* _Problem statement_: Without altering anything, output the material below.
------------
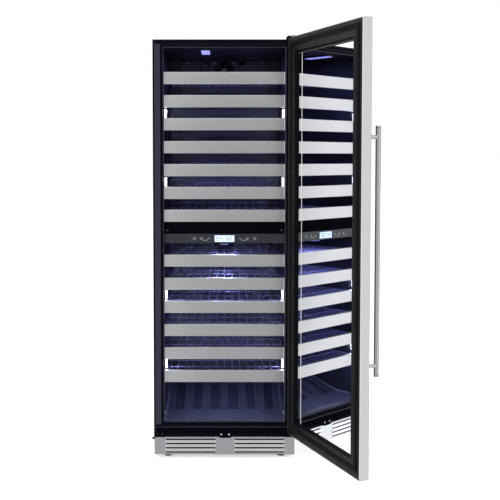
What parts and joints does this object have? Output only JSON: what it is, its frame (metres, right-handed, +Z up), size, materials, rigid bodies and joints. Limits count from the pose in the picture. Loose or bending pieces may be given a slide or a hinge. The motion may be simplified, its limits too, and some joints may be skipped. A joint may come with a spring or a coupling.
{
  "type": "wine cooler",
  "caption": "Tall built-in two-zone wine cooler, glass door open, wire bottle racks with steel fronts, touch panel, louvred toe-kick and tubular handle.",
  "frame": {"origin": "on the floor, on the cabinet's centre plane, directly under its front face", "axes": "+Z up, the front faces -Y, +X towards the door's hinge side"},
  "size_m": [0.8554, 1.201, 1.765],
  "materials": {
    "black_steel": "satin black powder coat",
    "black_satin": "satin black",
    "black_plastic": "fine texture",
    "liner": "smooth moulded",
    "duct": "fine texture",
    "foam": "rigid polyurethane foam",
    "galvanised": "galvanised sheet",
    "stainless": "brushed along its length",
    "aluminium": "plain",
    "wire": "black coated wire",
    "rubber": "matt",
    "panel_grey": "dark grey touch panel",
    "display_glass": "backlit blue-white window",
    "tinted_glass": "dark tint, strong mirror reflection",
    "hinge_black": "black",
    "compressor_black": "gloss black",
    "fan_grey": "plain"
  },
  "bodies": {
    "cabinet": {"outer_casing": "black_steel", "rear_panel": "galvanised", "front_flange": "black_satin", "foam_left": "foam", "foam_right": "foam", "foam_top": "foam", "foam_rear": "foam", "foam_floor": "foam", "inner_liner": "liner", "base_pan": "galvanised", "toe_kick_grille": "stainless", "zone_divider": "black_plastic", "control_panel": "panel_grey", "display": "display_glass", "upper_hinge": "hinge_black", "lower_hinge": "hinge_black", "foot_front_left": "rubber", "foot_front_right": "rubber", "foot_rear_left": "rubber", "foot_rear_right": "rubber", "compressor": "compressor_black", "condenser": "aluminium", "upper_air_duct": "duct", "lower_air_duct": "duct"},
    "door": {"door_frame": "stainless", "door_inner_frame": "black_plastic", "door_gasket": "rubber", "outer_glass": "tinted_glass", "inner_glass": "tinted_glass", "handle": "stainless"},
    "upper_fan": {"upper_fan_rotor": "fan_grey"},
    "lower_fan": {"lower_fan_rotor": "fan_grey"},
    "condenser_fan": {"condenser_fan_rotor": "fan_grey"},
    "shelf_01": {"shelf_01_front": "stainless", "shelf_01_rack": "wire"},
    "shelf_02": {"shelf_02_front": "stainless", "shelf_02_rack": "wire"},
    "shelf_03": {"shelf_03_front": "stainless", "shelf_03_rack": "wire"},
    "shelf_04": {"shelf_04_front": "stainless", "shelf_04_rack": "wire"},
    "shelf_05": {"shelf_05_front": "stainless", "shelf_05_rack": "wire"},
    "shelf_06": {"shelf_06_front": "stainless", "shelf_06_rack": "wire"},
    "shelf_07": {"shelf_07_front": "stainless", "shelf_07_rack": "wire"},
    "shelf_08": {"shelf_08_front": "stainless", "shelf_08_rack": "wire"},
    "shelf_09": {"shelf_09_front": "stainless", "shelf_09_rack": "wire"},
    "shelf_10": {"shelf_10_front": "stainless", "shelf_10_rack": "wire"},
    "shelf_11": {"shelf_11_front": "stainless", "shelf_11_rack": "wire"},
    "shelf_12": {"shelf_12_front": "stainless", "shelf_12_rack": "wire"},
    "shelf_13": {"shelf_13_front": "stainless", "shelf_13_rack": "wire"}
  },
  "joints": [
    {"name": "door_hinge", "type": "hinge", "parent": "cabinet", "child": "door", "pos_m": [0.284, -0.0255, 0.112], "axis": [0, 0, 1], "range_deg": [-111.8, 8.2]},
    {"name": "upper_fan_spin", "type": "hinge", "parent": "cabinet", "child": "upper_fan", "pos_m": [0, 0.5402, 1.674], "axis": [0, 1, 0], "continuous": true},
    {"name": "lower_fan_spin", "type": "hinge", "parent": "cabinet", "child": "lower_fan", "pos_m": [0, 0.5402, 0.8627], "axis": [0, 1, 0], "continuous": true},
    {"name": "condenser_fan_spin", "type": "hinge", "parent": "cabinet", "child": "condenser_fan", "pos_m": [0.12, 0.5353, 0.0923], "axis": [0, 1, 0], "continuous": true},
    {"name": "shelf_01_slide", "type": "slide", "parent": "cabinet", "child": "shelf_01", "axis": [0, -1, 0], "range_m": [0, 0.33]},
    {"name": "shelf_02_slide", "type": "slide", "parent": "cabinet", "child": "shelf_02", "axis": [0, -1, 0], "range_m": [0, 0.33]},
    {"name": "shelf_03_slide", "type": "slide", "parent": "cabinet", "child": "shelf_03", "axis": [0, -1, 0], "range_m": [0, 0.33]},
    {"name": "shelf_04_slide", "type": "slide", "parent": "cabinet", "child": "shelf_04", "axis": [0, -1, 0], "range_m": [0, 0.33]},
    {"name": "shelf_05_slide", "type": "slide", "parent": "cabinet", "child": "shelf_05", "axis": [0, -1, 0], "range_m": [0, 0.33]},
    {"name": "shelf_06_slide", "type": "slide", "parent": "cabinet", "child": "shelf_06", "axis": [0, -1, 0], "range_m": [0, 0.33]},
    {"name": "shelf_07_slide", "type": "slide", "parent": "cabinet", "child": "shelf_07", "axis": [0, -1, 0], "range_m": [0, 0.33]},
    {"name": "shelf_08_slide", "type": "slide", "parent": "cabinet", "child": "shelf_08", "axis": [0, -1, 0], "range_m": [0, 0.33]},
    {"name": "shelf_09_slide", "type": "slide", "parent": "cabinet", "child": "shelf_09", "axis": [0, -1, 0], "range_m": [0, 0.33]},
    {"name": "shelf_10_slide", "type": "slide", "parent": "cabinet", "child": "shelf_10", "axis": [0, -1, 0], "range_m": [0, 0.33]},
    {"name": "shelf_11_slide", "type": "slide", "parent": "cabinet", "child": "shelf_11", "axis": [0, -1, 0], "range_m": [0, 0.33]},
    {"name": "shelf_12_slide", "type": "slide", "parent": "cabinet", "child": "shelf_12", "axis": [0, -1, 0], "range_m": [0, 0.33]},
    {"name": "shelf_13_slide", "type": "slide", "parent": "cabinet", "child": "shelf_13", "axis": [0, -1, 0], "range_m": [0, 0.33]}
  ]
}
------------
* _Complete output_:
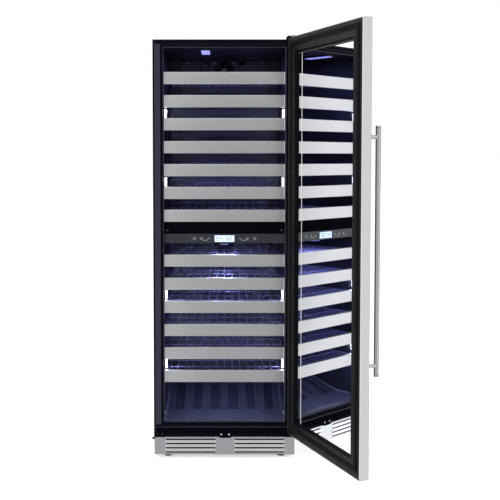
What parts and joints does this object have? Output only JSON: what it is, its frame (metres, right-handed, +Z up), size, materials, rigid bodies and joints. Limits count from the pose in the picture. Loose or bending pieces may be given a slide or a hinge. The motion may be simplified, its limits too, and some joints may be skipped. A joint may come with a spring or a coupling.
{
  "type": "wine cooler",
  "caption": "Tall built-in two-zone wine cooler, glass door open, wire bottle racks with steel fronts, touch panel, louvred toe-kick and tubular handle.",
  "frame": {"origin": "on the floor, on the cabinet's centre plane, directly under its front face", "axes": "+Z up, the front faces -Y, +X towards the door's hinge side"},
  "size_m": [0.8554, 1.201, 1.765],
  "materials": {
    "black_steel": "satin black powder coat",
    "black_satin": "satin black",
    "black_plastic": "fine texture",
    "liner": "smooth moulded",
    "duct": "fine texture",
    "foam": "rigid polyurethane foam",
    "galvanised": "galvanised sheet",
    "stainless": "brushed along its length",
    "aluminium": "plain",
    "wire": "black coated wire",
    "rubber": "matt",
    "panel_grey": "dark grey touch panel",
    "display_glass": "backlit blue-white window",
    "tinted_glass": "dark tint, strong mirror reflection",
    "hinge_black": "black",
    "compressor_black": "gloss black",
    "fan_grey": "plain"
  },
  "bodies": {
    "cabinet": {"outer_casing": "black_steel", "rear_panel": "galvanised", "front_flange": "black_satin", "foam_left": "foam", "foam_right": "foam", "foam_top": "foam", "foam_rear": "foam", "foam_floor": "foam", "inner_liner": "liner", "base_pan": "galvanised", "toe_kick_grille": "stainless", "zone_divider": "black_plastic", "control_panel": "panel_grey", "display": "display_glass", "upper_hinge": "hinge_black", "lower_hinge": "hinge_black", "foot_front_left": "rubber", "foot_front_right": "rubber", "foot_rear_left": "rubber", "foot_rear_right": "rubber", "compressor": "compressor_black", "condenser": "aluminium", "upper_air_duct": "duct", "lower_air_duct": "duct"},
    "door": {"door_frame": "stainless", "door_inner_frame": "black_plastic", "door_gasket": "rubber", "outer_glass": "tinted_glass", "inner_glass": "tinted_glass", "handle": "stainless"},
    "upper_fan": {"upper_fan_rotor": "fan_grey"},
    "lower_fan": {"lower_fan_rotor": "fan_grey"},
    "condenser_fan": {"condenser_fan_rotor": "fan_grey"},
    "shelf_01": {"shelf_01_front": "stainless", "shelf_01_rack": "wire"},
    "shelf_02": {"shelf_02_front": "stainless", "shelf_02_rack": "wire"},
    "shelf_03": {"shelf_03_front": "stainless", "shelf_03_rack": "wire"},
    "shelf_04": {"shelf_04_front": "stainless", "shelf_04_rack": "wire"},
    "shelf_05": {"shelf_05_front": "stainless", "shelf_05_rack": "wire"},
    "shelf_06": {"shelf_06_front": "stainless", "shelf_06_rack": "wire"},
    "shelf_07": {"shelf_07_front": "stainless", "shelf_07_rack": "wire"},
    "shelf_08": {"shelf_08_front": "stainless", "shelf_08_rack": "wire"},
    "shelf_09": {"shelf_09_front": "stainless", "shelf_09_rack": "wire"},
    "shelf_10": {"shelf_10_front": "stainless", "shelf_10_rack": "wire"},
    "shelf_11": {"shelf_11_front": "stainless", "shelf_11_rack": "wire"},
    "shelf_12": {"shelf_12_front": "stainless", "shelf_12_rack": "wire"},
    "shelf_13": {"shelf_13_front": "stainless", "shelf_13_rack": "wire"}
  },
  "joints": [
    {"name": "door_hinge", "type": "hinge", "parent": "cabinet", "child": "door", "pos_m": [0.284, -0.0255, 0.112], "axis": [0, 0, 1], "range_deg": [-111.8, 8.2]},
    {"name": "upper_fan_spin", "type": "hinge", "parent": "cabinet", "child": "upper_fan", "pos_m": [0, 0.5402, 1.674], "axis": [0, 1, 0], "continuous": true},
    {"name": "lower_fan_spin", "type": "hinge", "parent": "cabinet", "child": "lower_fan", "pos_m": [0, 0.5402, 0.8627], "axis": [0, 1, 0], "continuous": true},
    {"name": "condenser_fan_spin", "type": "hinge", "parent": "cabinet", "child": "condenser_fan", "pos_m": [0.12, 0.5353, 0.0923], "axis": [0, 1, 0], "continuous": true},
    {"name": "shelf_01_slide", "type": "slide", "parent": "cabinet", "child": "shelf_01", "axis": [0, -1, 0], "range_m": [0, 0.33]},
    {"name": "shelf_02_slide", "type": "slide", "parent": "cabinet", "child": "shelf_02", "axis": [0, -1, 0], "range_m": [0, 0.33]},
    {"name": "shelf_03_slide", "type": "slide", "parent": "cabinet", "child": "shelf_03", "axis": [0, -1, 0], "range_m": [0, 0.33]},
    {"name": "shelf_04_slide", "type": "slide", "parent": "cabinet", "child": "shelf_04", "axis": [0, -1, 0], "range_m": [0, 0.33]},
    {"name": "shelf_05_slide", "type": "slide", "parent": "cabinet", "child": "shelf_05", "axis": [0, -1, 0], "range_m": [0, 0.33]},
    {"name": "shelf_06_slide", "type": "slide", "parent": "cabinet", "child": "shelf_06", "axis": [0, -1, 0], "range_m": [0, 0.33]},
    {"name": "shelf_07_slide", "type": "slide", "parent": "cabinet", "child": "shelf_07", "axis": [0, -1, 0], "range_m": [0, 0.33]},
    {"name": "shelf_08_slide", "type": "slide", "parent": "cabinet", "child": "shelf_08", "axis": [0, -1, 0], "range_m": [0, 0.33]},
    {"name": "shelf_09_slide", "type": "slide", "parent": "cabinet", "child": "shelf_09", "axis": [0, -1, 0], "range_m": [0, 0.33]},
    {"name": "shelf_10_slide", "type": "slide", "parent": "cabinet", "child": "shelf_10", "axis": [0, -1, 0], "range_m": [0, 0.33]},
    {"name": "shelf_11_slide", "type": "slide", "parent": "cabinet", "child": "shelf_11", "axis": [0, -1, 0], "range_m": [0, 0.33]},
    {"name": "shelf_12_slide", "type": "slide", "parent": "cabinet", "child": "shelf_12", "axis": [0, -1, 0], "range_m": [0, 0.33]},
    {"name": "shelf_13_slide", "type": "slide", "parent": "cabinet", "child": "shelf_13", "axis": [0, -1, 0], "range_m": [0, 0.33]}
  ]
}